• _Requirement_:
Keep only the lines from the top of the listing through the one with "---- driving dimensions", and reproduce them unaltered.

• _Collected data_:
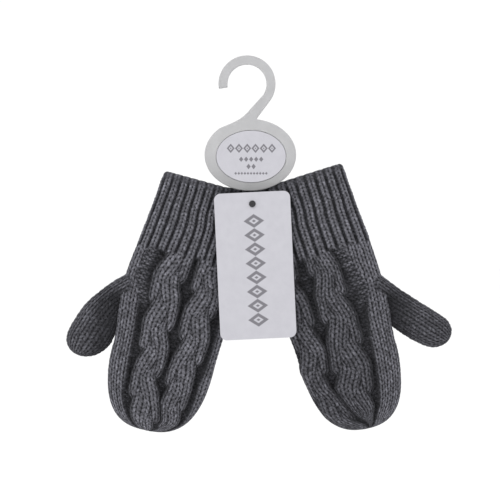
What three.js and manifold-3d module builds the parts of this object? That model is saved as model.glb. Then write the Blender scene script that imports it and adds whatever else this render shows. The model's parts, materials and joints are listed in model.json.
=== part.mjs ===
// A pair of toddler's cable-knit mittens on a small display hanger, in millimetres, +Z up.
// The origin is the top of the hook's inner curve, where the hanger rests on a display peg.
// Seen from the front, +X is to the right. The cabled backs of the hands face the front, -Y.
import * as THREE from 'three';
import { LoftGeometry } from 'three/addons/geometries/LoftGeometry.js';
import { mergeVertices } from 'three/addons/utils/BufferGeometryUtils.js';
import Module from 'manifold-3d';

const wasm = await Module();
wasm.setup();

// ---- driving dimensions ----

// Hanger: a flat moulding made of an open hook, an oval plate and a tongue behind the cuffs.
const PLATE_THICK = 2.4;
const HOOK_CENTRE_Z = -10.5;
const HOOK_INNER_R = 10.5;
const HOOK_OUTER_R = 15.4;
const HOOK_TIP_ANGLE = 189.5;
const HOOK_TIP_EASE = 0.8;
const SHANK_ANGLE = -36;
const OVAL = { x: 1.8, z: -48.8, a: 24.7, b: 19.4 };
// The shank leaves the hook at SHANK_ANGLE. Its outer edge runs to SHANK_FOOT and meets the oval
// at NOTCH_ANGLE. Its inner edge sweeps from the oval's SHOULDER_ANGLE up to the hook.
const SHANK_FOOT = [5.9, -28.3];
const NOTCH_ANGLE = 80;
const SHOULDER_ANGLE = 132;
const SWEEP = { leave: [-7.5, -31.2], arrive: [-3, -30.2], end: [1.6, -24.2] };
const EDGE_BEVEL = 0.5;
const TONGUE = { width: 8, top: -50, bottom: -80.5, front: 7.6, thick: 2, bridge: 4 };

// Size label, let into the front of the oval plate.
const LABEL = { x: 2.2, z: -49.7, a: 18.7, b: 13.9, thick: 0.5 };
const LABEL_CLEARANCE = 0.3;
const LABEL_PROUD = 0.1;

// Pin that holds the tag, both cuffs and the tongue together; the mittens and the tag swing on it.
const PIN = { x: 2.86, z: -75.3 };
const PIN_R = 0.8;
const PIN_HOLE_R = 1.2;
const PIN_HEAD = { r: 1.8, front: -3.7, back: -2.9, crownR: 1.17, crown: 0.12, rim: 0.5 };
const PIN_BAR = { r: 0.8, length: 9, y: 10.9 };

// Swing tag: a card with rounded corners, hung by a hole near its top edge.
const TAG = { width: 41, above: 6.3, below: 72.7, corner: 3.6, front: -2.6, thick: 0.7, lean: 2.7 };

// Knitted fabric: two layers with room for a hand between them.
const WALL = 3;
const MITTEN_MID_Y = 8.7;
const HALF_THICK = 7;
const SLOT_HALF = 0.25;
const PANEL_GAP = 0.3;
const SECTION_POWER = 2.5;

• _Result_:
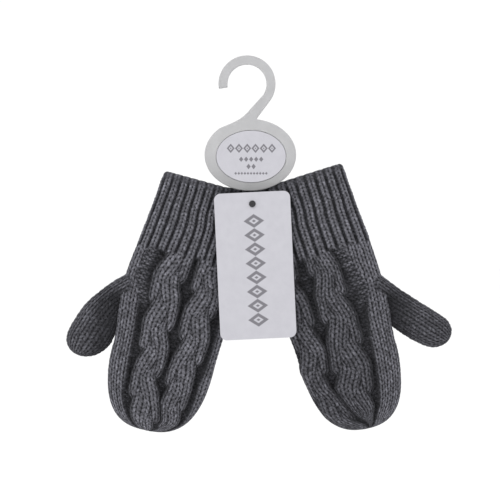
What three.js and manifold-3d module builds the parts of this object? That model is saved as model.glb. Then write the Blender scene script that imports it and adds whatever else this render shows. The model's parts, materials and joints are listed in model.json.
=== part.mjs ===
// A pair of toddler's cable-knit mittens on a small display hanger, in millimetres, +Z up.
// The origin is the top of the hook's inner curve, where the hanger rests on a display peg.
// Seen from the front, +X is to the right. The cabled backs of the hands face the front, -Y.
import * as THREE from 'three';
import { LoftGeometry } from 'three/addons/geometries/LoftGeometry.js';
import { mergeVertices } from 'three/addons/utils/BufferGeometryUtils.js';
import Module from 'manifold-3d';

const wasm = await Module();
wasm.setup();

// ---- driving dimensions ----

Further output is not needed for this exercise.